Saturday, February 4, 2012

What's Happening to Me

The last week or two has been filled with busyness beyond belief.  (What a wonderful alliteration!) From flying out to family for a celebration of life, to work obligations, it all feels like I'm spinning more plates than I can handle.  Everyone wants my time and I just want to keep it for myself.  It has become quite apparent that I need to start giving my time to those who need it and deserve it most.  For example, my homework, assistantship, and me will be the first to get their share.  It is only fair.  The priorities of graduate student in Student Affairs requires this in my opinion.  

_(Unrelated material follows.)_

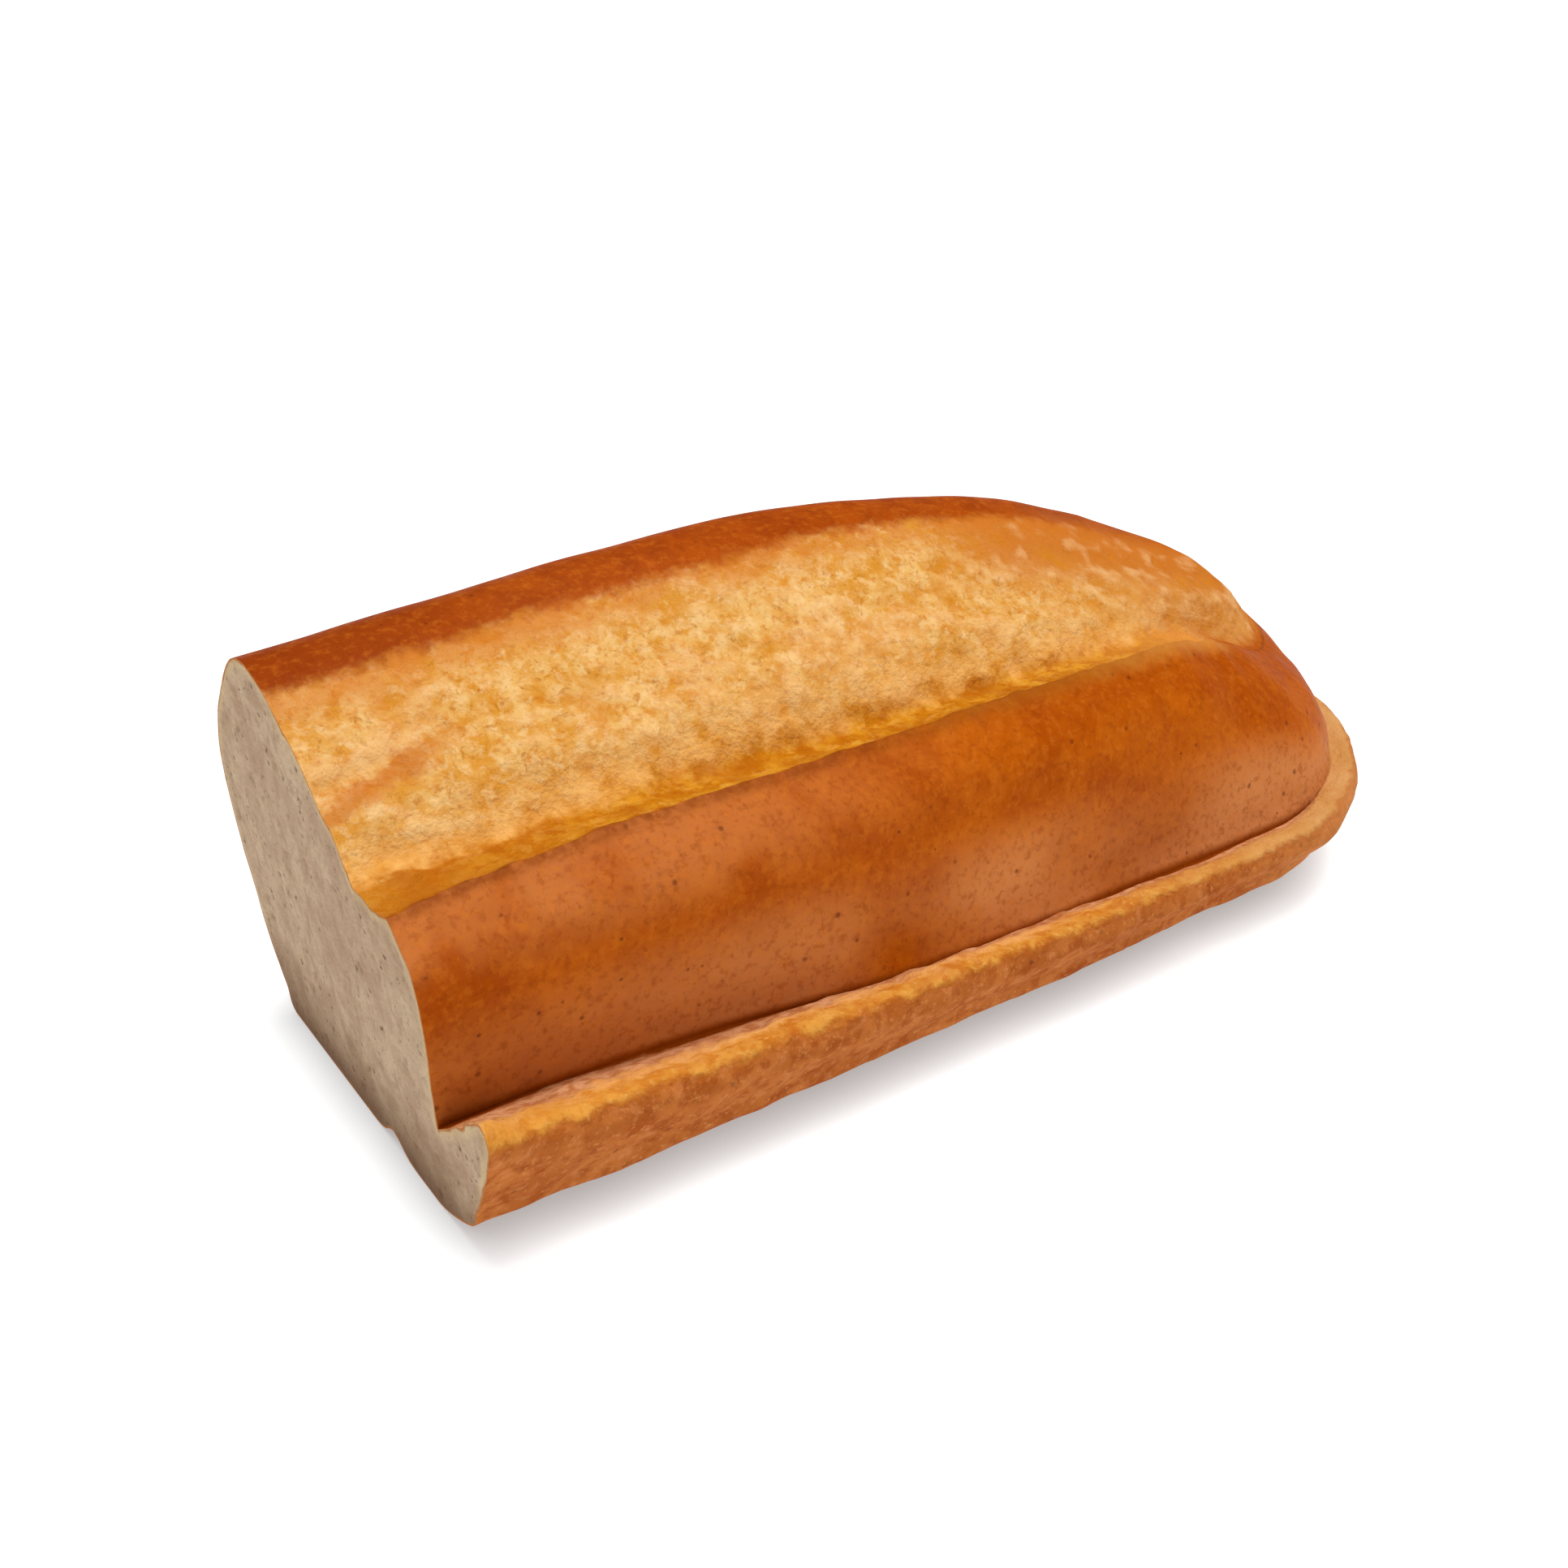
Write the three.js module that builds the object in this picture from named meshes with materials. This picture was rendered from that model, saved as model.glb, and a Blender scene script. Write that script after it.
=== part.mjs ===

Part of the reason my time seems so valuable is the treacherous job search ahead of me.  Each meeting we have with professionals, the more this aspect is being pushed.  I am applying for jobs, but they make it sound like I won't find one until I apply to 80+ positions.  How many times can I write my address and qualifications before I obtain carpal tunnel? As I apply to these jobs, I'm thinking about what my life could look like in this new location.  I have never lived outside of the Midwest and many jobs that interest me are in the Southwest region.  None of my family members are there and I haven't even visited.  It is not that I expect these places to be a wonderful dream land, I'm just curious. 

The longer I job search, the more I feel myself growing up.  I've worked in a full time position before and lived in my own apartment, but that doesn't feel real now.  I almost wonder what's happening to me?  Am I ready to completely on my own?  Am I ready to live away from my greatest support system for the adventure and experiences of a lifetime?  My first answer is, yes.  Yes, I am ready to use all of the skills I have attained and will attain to be successful.  My second answer is maybe.  Maybe I'll be so frustrated and homesick I'll move home after only a year. My last answer is, I don't know.  I won't know until I try.  So that's what I'll set out to do...try. 

What's happening to me is life.  Go with it.